Originally, the celebration was a simple religious act, but with time, the party became bigger and bigger. In fact, the people who visit Pamplona between July 6 and July 14, make more emphasis on the party than the veneration of the Saint. I even doubt if most of these visitors know what the celebration represents. The celebration starts July 6 at midday with el Txupinazo (Chupinazo), a toss accompanied with the launching of a flare followed with a scream: “¡Viva San Fermín!” Although 2006 was a little different because the city’s mayor, Javier Esbuki, broke the tradition by screaming “¡Viva las fiestas de San Fermín!” because he is agnostic, lighting up a great controversy.

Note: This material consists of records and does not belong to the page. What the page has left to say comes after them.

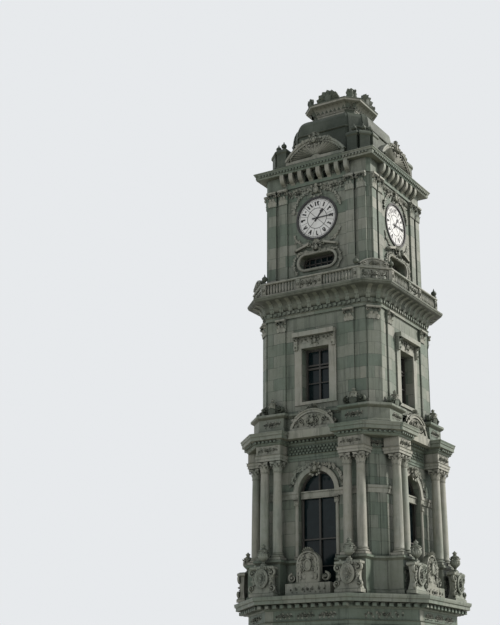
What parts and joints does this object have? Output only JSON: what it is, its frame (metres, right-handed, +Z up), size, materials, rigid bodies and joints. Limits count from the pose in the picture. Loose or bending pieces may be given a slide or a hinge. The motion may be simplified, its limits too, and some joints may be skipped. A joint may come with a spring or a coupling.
{
  "type": "four-sided stone clock tower",
  "caption": "Stone clock tower in four storeys with clustered columns, a balustraded balcony, four dials and a domed roof.",
  "frame": {"origin": "centre of the foot at ground level", "axes": "+Z up, the front dial and the entrance door face -Y, +X towards the right dial"},
  "size_m": [8.5, 8.5, 27],
  "materials": {
    "wall_stone": "weathered",
    "rose_stone": "weathered",
    "roof_stone": "weathered",
    "dark_wood": "matte",
    "floor_boards": "matte",
    "window_glass": "clear",
    "dial_enamel": "gloss",
    "rim_iron": "satin",
    "hand_iron": "satin"
  },
  "bodies": {
    "tower": {"arch_columns": "rose_stone", "archivolts": "wall_stone", "attic_course": "wall_stone", "attic_panels": "wall_stone", "balcony_slab": "wall_stone", "balustrade": "wall_stone", "base_steps": "wall_stone", "clock_cornice": "wall_stone", "clock_frieze": "wall_stone", "clock_piers": "wall_stone", "clock_pilasters": "rose_stone", "clock_walls": "wall_stone", "column_blocks": "wall_stone", "column_pedestals": "wall_stone", "cornice_consoles": "wall_stone", "crown": "roof_stone", "crown_crests": "roof_stone", "dial_rims": "rim_iron", "dials": "dial_enamel", "domed_roof": "roof_stone", "entrance_door": "dark_wood", "finials": "roof_stone", "first_columns": "rose_stone", "first_cornice": "wall_stone", "first_frieze": "wall_stone", "first_piers": "wall_stone", "first_plinth": "wall_stone", "first_walls": "wall_stone", "floors": "floor_boards", "ground_cornice": "wall_stone", "ground_frieze": "wall_stone", "ground_piers": "wall_stone", "ground_pilasters": "rose_stone", "ground_plinth": "wall_stone", "ground_walls": "wall_stone", "impost_band": "wall_stone", "medallion_pedestals": "wall_stone", "oval_surrounds": "wall_stone", "parapet_stones": "wall_stone", "roof_cap": "roof_stone", "roof_lunettes": "roof_stone", "roof_parapets": "roof_stone", "second_frieze": "wall_stone", "second_piers": "wall_stone", "second_pilasters": "rose_stone", "second_walls": "wall_stone", "vases": "wall_stone", "window_frames": "dark_wood", "window_glass": "window_glass", "window_surrounds": "wall_stone"},
    "front_minute": {"front_minute_hand": "hand_iron"},
    "front_hour": {"front_hour_hand": "hand_iron"},
    "right_minute": {"right_minute_hand": "hand_iron"},
    "right_hour": {"right_hour_hand": "hand_iron"},
    "back_minute": {"back_minute_hand": "hand_iron"},
    "back_hour": {"back_hour_hand": "hand_iron"},
    "left_minute": {"left_minute_hand": "hand_iron"},
    "left_hour": {"left_hour_hand": "hand_iron"}
  },
  "joints": [
    {"name": "front_minute_turn", "type": "hinge", "parent": "tower", "child": "front_minute", "pos_m": [0, -2.283, 20.92], "axis": [0, 1, 0], "continuous": true},
    {"name": "front_hour_turn", "type": "hinge", "parent": "tower", "child": "front_hour", "pos_m": [0, -2.283, 20.92], "axis": [0, 1, 0], "continuous": true},
    {"name": "right_minute_turn", "type": "hinge", "parent": "tower", "child": "right_minute", "pos_m": [2.283, 0, 20.92], "axis": [-1, 0, 0], "continuous": true},
    {"name": "right_hour_turn", "type": "hinge", "parent": "tower", "child": "right_hour", "pos_m": [2.283, 0, 20.92], "axis": [-1, 0, 0], "continuous": true},
    {"name": "back_minute_turn", "type": "hinge", "parent": "tower", "child": "back_minute", "pos_m": [0, 2.283, 20.92], "axis": [0, -1, 0], "continuous": true},
    {"name": "back_hour_turn", "type": "hinge", "parent": "tower", "child": "back_hour", "pos_m": [0, 2.283, 20.92], "axis": [0, -1, 0], "continuous": true},
    {"name": "left_minute_turn", "type": "hinge", "parent": "tower", "child": "left_minute", "pos_m": [-2.283, 0, 20.92], "axis": [1, 0, 0], "continuous": true},
    {"name": "left_hour_turn", "type": "hinge", "parent": "tower", "child": "left_hour", "pos_m": [-2.283, 0, 20.92], "axis": [1, 0, 0], "continuous": true}
  ],
  "couplings": [
    {"joint": "front_hour_turn", "follows": "front_minute_turn", "ratio": 0.083333},
    {"joint": "right_minute_turn", "follows": "front_minute_turn", "ratio": 1},
    {"joint": "right_hour_turn", "follows": "front_minute_turn", "ratio": 0.083333},
    {"joint": "back_minute_turn", "follows": "front_minute_turn", "ratio": 1},
    {"joint": "back_hour_turn", "follows": "front_minute_turn", "ratio": 0.083333},
    {"joint": "left_minute_turn", "follows": "front_minute_turn", "ratio": 1},
    {"joint": "left_hour_turn", "follows": "front_minute_turn", "ratio": 0.083333}
  ]
}
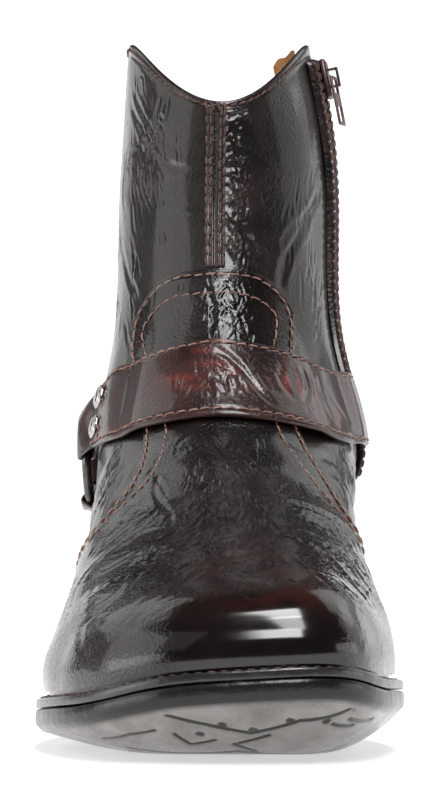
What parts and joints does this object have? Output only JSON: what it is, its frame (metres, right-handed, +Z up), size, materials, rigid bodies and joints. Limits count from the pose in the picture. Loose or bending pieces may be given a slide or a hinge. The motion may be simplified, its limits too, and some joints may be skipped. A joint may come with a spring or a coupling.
{
  "type": "cowboy ankle boot",
  "caption": "Right ankle boot with scalloped collar, inner side zip, harness strap with ring over the instep, rounded vamp top, squared toe and stacked heel.",
  "frame": {"origin": "middle of the heel's ground face, on the floor", "axes": "+Y from toe to heel, +X to the boot's inner side, +Z up"},
  "size_m": [0.1087, 0.3074, 0.2356],
  "materials": {
    "shaft_leather": "glossy, crinkled",
    "vamp_leather": "polished, brushed off to burgundy",
    "strap_leather": "polished, rubbed",
    "outsole_rubber": "satin",
    "welt": "waxed",
    "heel_stack": "waxed, stacked",
    "insole_leather": "matte",
    "zip_tape": "woven",
    "zip_metal": "dark antique",
    "ring_metal": "nickel, worn"
  },
  "bodies": {
    "boot": {"upper": "shaft_leather", "vamp": "vamp_leather", "front_seam_strip": "shaft_leather", "back_seam_strip": "shaft_leather", "zip_tape": "zip_tape", "zip_teeth": "zip_metal", "zip_facing_front": "shaft_leather", "zip_facing_back": "shaft_leather", "zip_slider": "zip_metal", "instep_strap": "strap_leather", "heel_strap": "strap_leather", "down_strap": "strap_leather", "instep_strap_fold": "strap_leather", "heel_strap_fold": "strap_leather", "down_strap_fold": "strap_leather", "harness_ring": "ring_metal", "rivet_upper": "ring_metal", "rivet_lower": "ring_metal", "welt": "welt", "outsole": "outsole_rubber", "heel_block": "heel_stack", "heel_top_piece": "outsole_rubber", "insole": "insole_leather"},
    "pull_tab": {"zip_pull_tab": "zip_metal"}
  },
  "joints": [
    {"name": "pull_tab_hinge", "type": "hinge", "parent": "boot", "child": "pull_tab", "pos_m": [0.03876, -0.04291, 0.22345], "axis": [-0.1719, -0.9851, 0], "range_deg": [0, 150]}
  ]
}
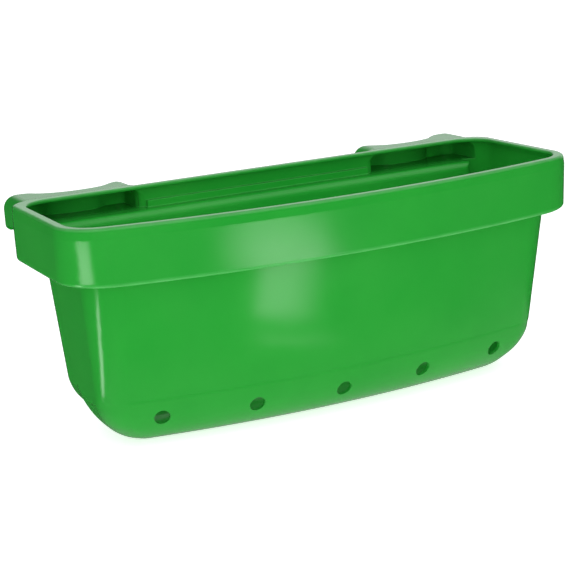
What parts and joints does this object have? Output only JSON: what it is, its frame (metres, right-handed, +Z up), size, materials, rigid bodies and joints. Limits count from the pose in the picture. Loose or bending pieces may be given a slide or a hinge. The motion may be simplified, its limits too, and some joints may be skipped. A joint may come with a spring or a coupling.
{
  "type": "trough feeder",
  "caption": "Hook-over feeding trough in moulded plastic: long tapered tub with a bowed front, raised rim band, hollow rear hooks for a rail or panel, and drain holes low in the front wall.",
  "frame": {"origin": "bottom centre of the whole feeder's box, in the plane of its flat base", "axes": "+X along the trough, -Y towards the bowed feeding side, +Y towards the hooks, +Z up"},
  "size_m": [0.61, 0.3006, 0.255],
  "materials": {
    "tub_plastic": "semi-gloss green polyethylene, slightly wavy as moulded",
    "collar_plastic": "semi-gloss green polyethylene with a pale cut inner edge",
    "hook_plastic": "semi-gloss green polyethylene"
  },
  "bodies": {
    "root": {"tub": "tub_plastic", "rim_collar": "collar_plastic", "left_hook": "hook_plastic", "right_hook": "hook_plastic"}
  },
  "joints": []
}
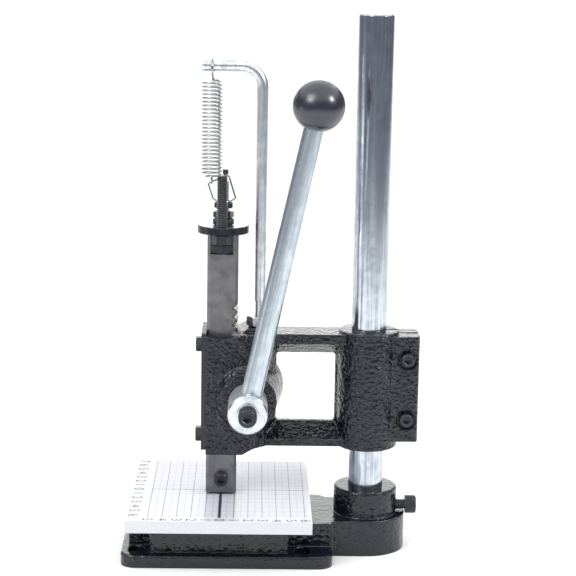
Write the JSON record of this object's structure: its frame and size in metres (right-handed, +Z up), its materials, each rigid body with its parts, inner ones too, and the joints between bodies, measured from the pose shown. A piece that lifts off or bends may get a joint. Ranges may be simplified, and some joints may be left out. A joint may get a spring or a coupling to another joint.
{
  "type": "arbor press",
  "caption": "Bench arbor press: a hand lever turns a pinion that drives a rack-cut ram down on a cutting board; the head slides and swings on a round column.",
  "frame": {"origin": "on the bench, straight below the ram's axis", "axes": "+X from the ram towards the column, +Y away from the operator (the lever side is -Y), +Z up"},
  "size_m": [0.2133, 0.1522, 0.387],
  "materials": {
    "black_casting": "gloss black hammer-textured paint on cast iron",
    "black_plate": "satin black",
    "black_fasteners": "black oxide, lightly oiled",
    "white_board": "smooth white plastic with a printed centimetre grid",
    "chromed_bar": "ground and chrome plated",
    "zinc_steel": "bright zinc plate",
    "ram_steel": "raw drawn steel, lightly oiled",
    "dark_turned_steel": "turned face, dark rim",
    "spring_wire": "bright drawn wire",
    "black_knob": "polished black moulded plastic"
  },
  "bodies": {
    "base": {"base_casting": "black_casting"},
    "board": {"cutting_board": "white_board"},
    "lock_screw": {"column_lock_screw": "black_fasteners"},
    "column": {"column": "chromed_bar"},
    "head": {"head_casting": "black_casting", "clamp_bolts": "black_fasteners", "guide_plate": "black_plate", "guide_plate_bolts": "black_fasteners", "rear_plate_screws": "black_fasteners", "hanger_rod": "zinc_steel", "hanger_lock_nut": "zinc_steel", "return_spring": "spring_wire"},
    "lever": {"pinion_shaft": "ram_steel", "pinion_end_washer": "black_fasteners", "pinion_end_screw": "black_fasteners", "lever_hub": "zinc_steel", "hub_key": "ram_steel", "hub_washer": "zinc_steel", "hub_screw": "black_fasteners", "lever_rod": "zinc_steel", "ball_knob": "black_knob"},
    "ram": {"ram": "ram_steel", "stop_disc": "dark_turned_steel", "stop_bolt": "black_fasteners", "stop_lock_nut": "black_fasteners", "centre_post": "black_fasteners", "post_nuts": "black_fasteners", "spring_nut": "black_fasteners", "spring_link": "spring_wire"},
    "die_screw": {"die_clamp_screw": "black_fasteners"}
  },
  "joints": [
    {"name": "board_slide", "type": "slide", "parent": "base", "child": "board", "axis": [-1, 0, 0], "range_m": [0, 0.12]},
    {"name": "lock_screw_travel", "type": "slide", "parent": "base", "child": "lock_screw", "axis": [1, 0, 0], "range_m": [0, 0.006]},
    {"name": "column_swivel", "type": "hinge", "parent": "base", "child": "column", "pos_m": [0.1058, 0, 0.02], "axis": [0, 0, 1], "range_deg": [-80, 80]},
    {"name": "head_height", "type": "slide", "parent": "column", "child": "head", "axis": [0, 0, 1], "range_m": [0, 0.225]},
    {"name": "lever_swing", "type": "hinge", "parent": "head", "child": "lever", "pos_m": [0.019, 0, 0.1145], "axis": [0, 1, 0], "range_deg": [-6, 86]},
    {"name": "ram_slide", "type": "slide", "parent": "head", "child": "ram", "axis": [0, 0, 1], "range_m": [-0.0011, 0.0152], "stiffness_N_per_m": 288, "springref_m": 0.04, "deforming": ["return_spring"]},
    {"name": "die_screw_travel", "type": "slide", "parent": "ram", "child": "die_screw", "axis": [0, -1, 0], "range_m": [0, 0.004]}
  ],
  "couplings": [
    {"joint": "ram_slide", "follows": "lever_swing", "m_per_rad": 0.01}
  ]
}
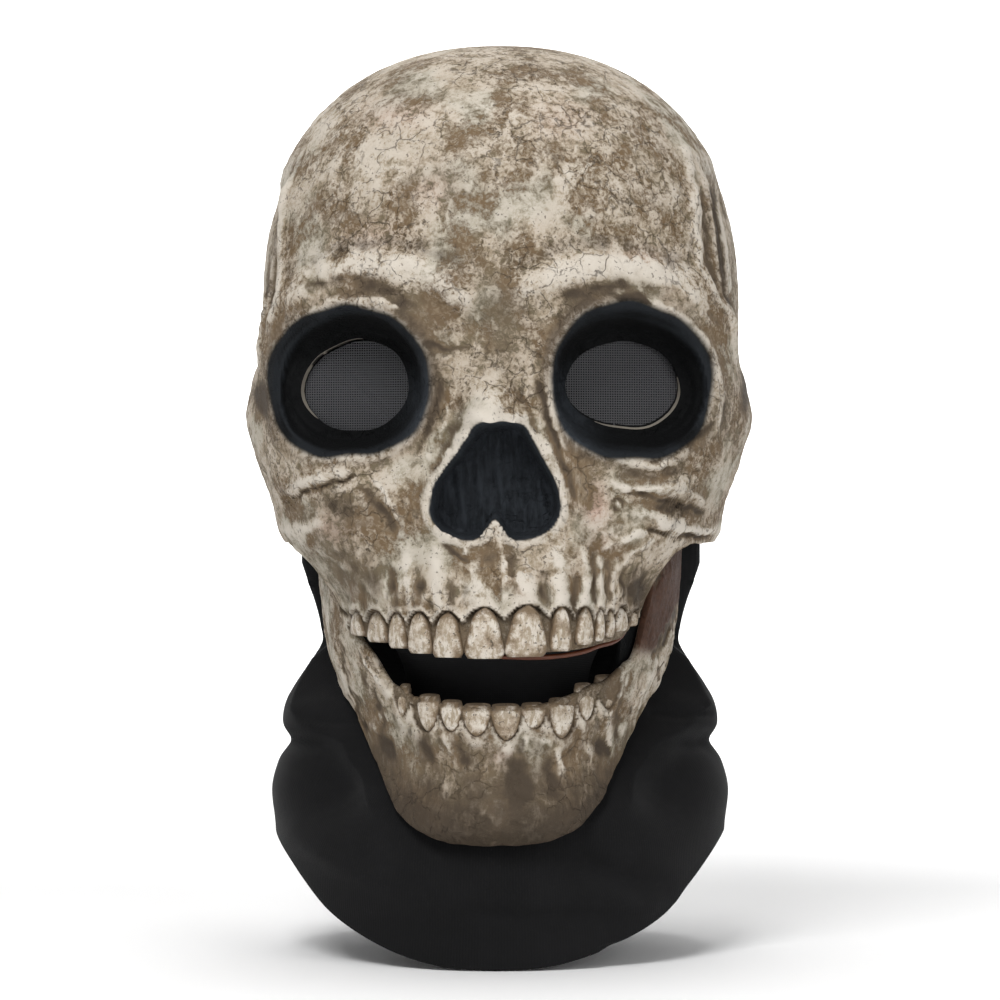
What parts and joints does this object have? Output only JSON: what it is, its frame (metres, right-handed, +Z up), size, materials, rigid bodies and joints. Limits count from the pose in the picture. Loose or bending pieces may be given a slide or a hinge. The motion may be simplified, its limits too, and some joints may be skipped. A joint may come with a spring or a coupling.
{
  "type": "skull mask",
  "caption": "Full-head latex skull mask with an open jaw, netted eye sockets, raised teeth, a black mouth veil and a black cloth neck hood.",
  "frame": {"origin": "the inner face of the latex under the top of the crown, where the top of the wearer's head bears", "axes": "+Z up to the crown, -Y out of the face, +X to the viewer's right when facing the mask"},
  "size_m": [0.1901, 0.2293, 0.3401],
  "materials": {
    "painted_latex": "matt cast latex, painted as aged bone",
    "black_cloth": "matt black stretch cloth",
    "eye_net": "black woven net",
    "brown_latex": "satin cast latex, painted flesh brown"
  },
  "bodies": {
    "root": {"skull_shell": "painted_latex", "jaw_shell": "painted_latex", "neck_hood": "black_cloth", "mouth_veil": "black_cloth", "cheek_web_left": "brown_latex", "cheek_web_right": "brown_latex", "eye_net_left": "eye_net", "eye_net_right": "eye_net"}
  },
  "joints": []
}
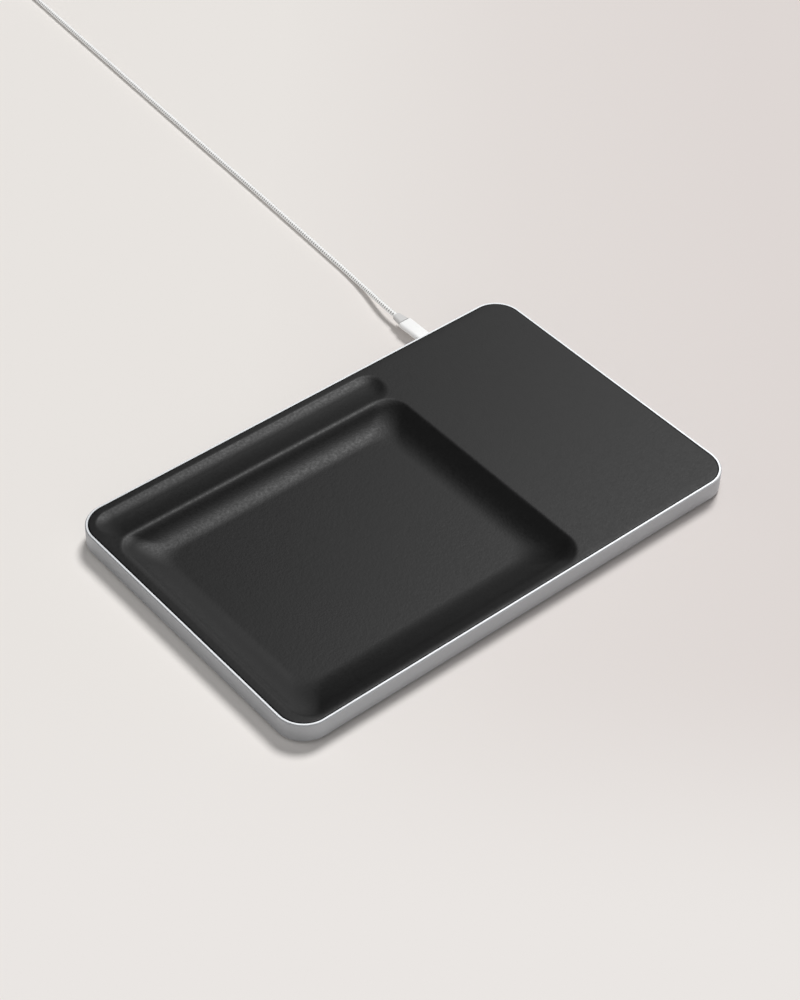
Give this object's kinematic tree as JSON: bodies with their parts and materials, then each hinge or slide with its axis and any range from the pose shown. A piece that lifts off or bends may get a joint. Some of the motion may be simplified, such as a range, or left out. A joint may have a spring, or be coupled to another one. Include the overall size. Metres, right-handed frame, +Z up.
{
  "type": "wireless charging tray",
  "caption": "Low rounded tray with an aluminium body, a black leather top with a dished recess, a back channel and a charging pad, and a plugged-in braided cable.",
  "frame": {"origin": "on the table, under the middle of the tray without its cable", "axes": "+X along the tray towards the charging pad, +Y across it towards the cable port, +Z up"},
  "size_m": [0.3611, 0.7218, 0.0135],
  "materials": {
    "anodised_aluminium": "bead-blasted and clear anodised satin, with a cut chamfer round the rim",
    "black_leather": "smooth fine grain, satin",
    "black_plastic": "moulded, matte",
    "grey_silicone": "moulded, matte",
    "copper_winding": "enamelled copper winding",
    "ferrite": "sintered, dull",
    "circuit_board": "solder mask, semi-gloss",
    "chip_body": "moulded, matte",
    "capacitor": "film capacitor, satin",
    "plated_steel": "nickel plated",
    "white_plastic": "moulded, satin gloss",
    "grey_collar": "soft moulded, matte",
    "braided_sleeve": "fine white and grey braid"
  },
  "bodies": {
    "tray": {"aluminium_body": "anodised_aluminium", "leather_top": "black_leather", "inner_carrier": "black_plastic", "foot_mat": "grey_silicone", "coil_bracket": "black_plastic", "ferrite_sheet": "ferrite", "front_charging_coil": "copper_winding", "middle_charging_coil": "copper_winding", "back_charging_coil": "copper_winding", "front_coil_lead": "copper_winding", "middle_coil_lead": "copper_winding", "back_coil_lead": "copper_winding", "main_board": "circuit_board", "receptacle_shell": "plated_steel", "receptacle_tongue": "chip_body", "controller_chip": "chip_body", "driver_chip": "chip_body", "power_inductor": "chip_body", "tuning_capacitor_1": "capacitor", "tuning_capacitor_2": "capacitor", "body_screw_1": "plated_steel", "body_screw_2": "plated_steel", "body_screw_3": "plated_steel", "body_screw_4": "plated_steel", "body_screw_5": "plated_steel", "body_screw_6": "plated_steel", "bracket_screw_1": "plated_steel", "bracket_screw_2": "plated_steel", "bracket_screw_3": "plated_steel", "bracket_screw_4": "plated_steel", "board_screw_1": "plated_steel", "board_screw_2": "plated_steel", "board_screw_3": "plated_steel", "board_screw_4": "plated_steel"},
    "cable": {"plug_shell": "plated_steel", "plug_housing": "white_plastic", "plug_collar": "grey_collar", "cable_lead": "braided_sleeve", "cable_coil": "braided_sleeve", "cable_tie": "black_plastic", "cable_tail": "braided_sleeve", "far_collar": "grey_collar", "far_plug_housing": "white_plastic", "far_plug_shell": "plated_steel", "far_plug_tongue": "white_plastic"}
  },
  "joints": [
    {"name": "cable_unplug", "type": "slide", "parent": "tray", "child": "cable", "axis": [0, 1, 0], "range_m": [0, 0.012]}
  ]
}
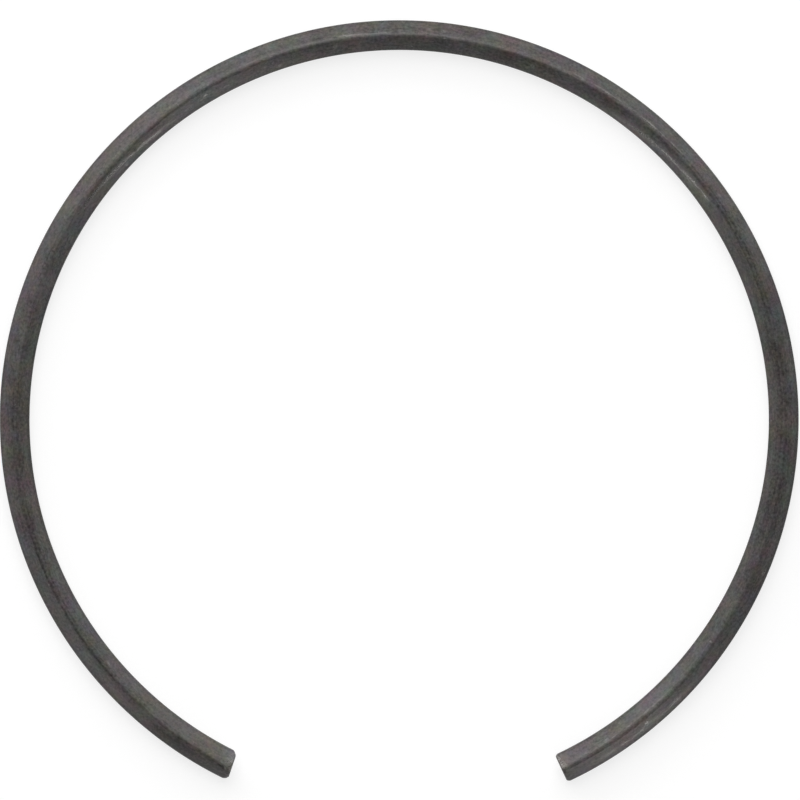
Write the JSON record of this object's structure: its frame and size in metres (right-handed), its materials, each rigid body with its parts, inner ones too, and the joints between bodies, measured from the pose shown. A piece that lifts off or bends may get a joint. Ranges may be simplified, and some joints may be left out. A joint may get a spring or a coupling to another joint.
{
  "type": "circlip retaining ring",
  "caption": "Open spring-wire retaining ring that snaps into a groove in a bore, with a ridged four-sided wire section and a wide mouth between sheared ends.",
  "frame": {"origin": "centre of the ring, on its axis and in its middle plane", "axes": "+Z along the ring's axis, +X across the mouth towards the squarely cut end, -Y out through the middle of the mouth"},
  "size_m": [0.08, 0.0761, 0.003],
  "materials": {
    "spring_steel": "dark phosphated and oiled spring steel, satin, mottled, rubbed bright in places along the ridge"
  },
  "bodies": {
    "root": {"retaining_ring": "spring_steel"}
  },
  "joints": []
}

But the controversy did not affect the party, which continued in every corner of the city. It is sad the media don’t cover this impressive side of the celebration, and they only cover the encierro itself.
While the celebration lasts people befriend strangers, cultural and ideological differences disappear y and it is impossible to distinguish a person from the next because they all look alike. People don’t stop dancing and singing on the streets, and Pamplona transforms itself in the scenery of an open and never-ending party.
The city doesn’t sleep, but the visitors do, and they spread their sleeping bags in any patch of free grass they can find in plazas, street dividers of the main streets… They lay down to rest so they can continue the party later.